Wednesday 15 December 2021

Advent – proof of the truth of Christianity

 

 

I posted on the social media platform Facebook a statement along the lines of the title of this essay, hoping it would stimulate some interest, which it did. Understandably, the statement called for some explanation, which I now offer.

 

When I was a child, growing up in a rather conservatively religious setting, I don’t recall hearing the word ‘advent.’ At least not in reference to a specific season, namely the four weeks leading up to Christmas, which is how we know it now. I probably first got acquainted with the term for the season when we moved to the city where one was exposed to more varieties of Christianity, including the broader Mennonite church, which was my background.
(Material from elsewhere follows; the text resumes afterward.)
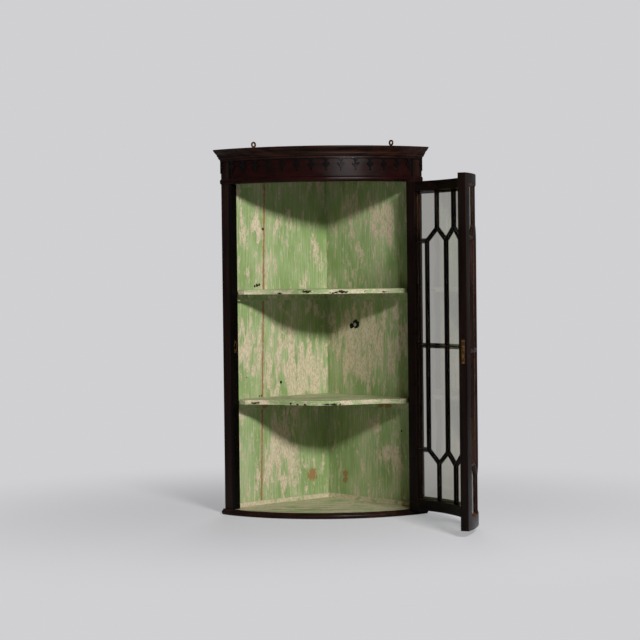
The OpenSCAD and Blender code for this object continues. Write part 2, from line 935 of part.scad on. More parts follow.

I became acquainted somewhere along the line with Advent being part of what is referred to as the Church Calendar. 

 

Advent refers to the arrival or the beginning of something. The Christmas Advent season is the time of anticipation of the celebration of the birth of Christ. According to Wikipedia, this Advent appears to have begun in the 5th century, long after the birth of Jesus. 

 

Actually, in the Judeao-Christian traditions, one can speak of three seasons of advent. To begin with, Judaism, at least in its more orthodox forms, is in a season of advent of the coming of the Messiah. This is a state that has lasted at least 2,500 – 2,800 years. That takes us back to the time of the exile of Israel and then Judah, the Northern and Southern Kingdoms of the Jews in what had been Canaan, and subsequently became known as Palestine. This is when Jewish prophets really began to put forward the vision of the coming of the Messiah who would liberate the Children of Israel, restore them to their homeland in Canaan and to their former glory under kings such as David and his son Solomon. Those were the glory days, when the kingdoms, still united, were at their zenith.

 

Secondly, we have the pre-Christmas season of Advent, which we have already described briefly. If the above date is correct, this has been celebrated for about 1500 years. It is really an anticipation of a commemoration of a past event though, not a real event still to come. For Christians, this past event was the actual coming of the Messiah of which the Jewish prophets spoke, although Judaism staunchly refuses to accept this.

 

Thirdly, in Christianity we have what is sometimes referred to as the Second Advent. This is the anticipation of the promised return of the Messiah, Jesus Christ. It is sometimes referred to as his Second Coming. This is another millennial time of waiting, also approaching 2,000 years.

 

There have been skeptics of the veracity of Christianity’s claims since this faith began. Most who really give the religion serious attention will acknowledge that there was this Jesus who was a great moral teacher. Others, interestingly often lawyers, who are experts at uncovering facts, but also some philosophers, concede when they really dig into things, that Jesus of Nazareth in Galilee of Palestine also did miracles and was who he claimed to be – God become man, that he was indeed killed on a Roman cross, but was resurrected to life and then returned to where he came from, generally described as ‘heaven.’. Others, such as Rousseau, Voltaire, Marx and Freud, dismiss all religions as creations of the human imagination to serve a certain purpose, perhaps provide some semblance of reasonably satisfactory answers to life’s questions, or a means of control of the masses. 

 

However, these thinkers and writers have all died and Christianity is still here, actually coming out of the period of Christendom, which began in the 5th century CE, when the Roman Emperor Constantine took control of the Church. This lead to a harmful church-state union, which in some quarters, especially since a pivotal reform movement some 500 years ago now already, is now rejected, resulting in a renewed and revitalized Way that more closely resembles the Church prior to Constantine.

 

Christian ‘believers’ will testify that the chief reason for their affirmation of this faith is their experience of meeting this risen Christ through his Spirit, which is given them upon their belief. However, many also provide many other more objective (?) proofs of the truth of Christianity. In the statement which led to this writing I stated that advent is one of these proofs. I say this simply because, in the face of all that has been thrown against Christianity, or Judaism for that matter, what is historically more persistent than the tenacious belief in advent. Who promulgates a so-far unfulfilled hope for 2000 years, and which sees no sign of stopping? If there was nothing to Christianity, these beliefs, among others, would have long ago been abandoned, and all we would have been left with is a moral corpus of teachings, exemplified by the life of their founding teacher, like Confucianism or Buddhism. However, the Judeo-Christian religion, and to some extent Islam, remain grounded in a history that looks forward to a conclusion. Advent has never been given up on. That seems to prove something to me.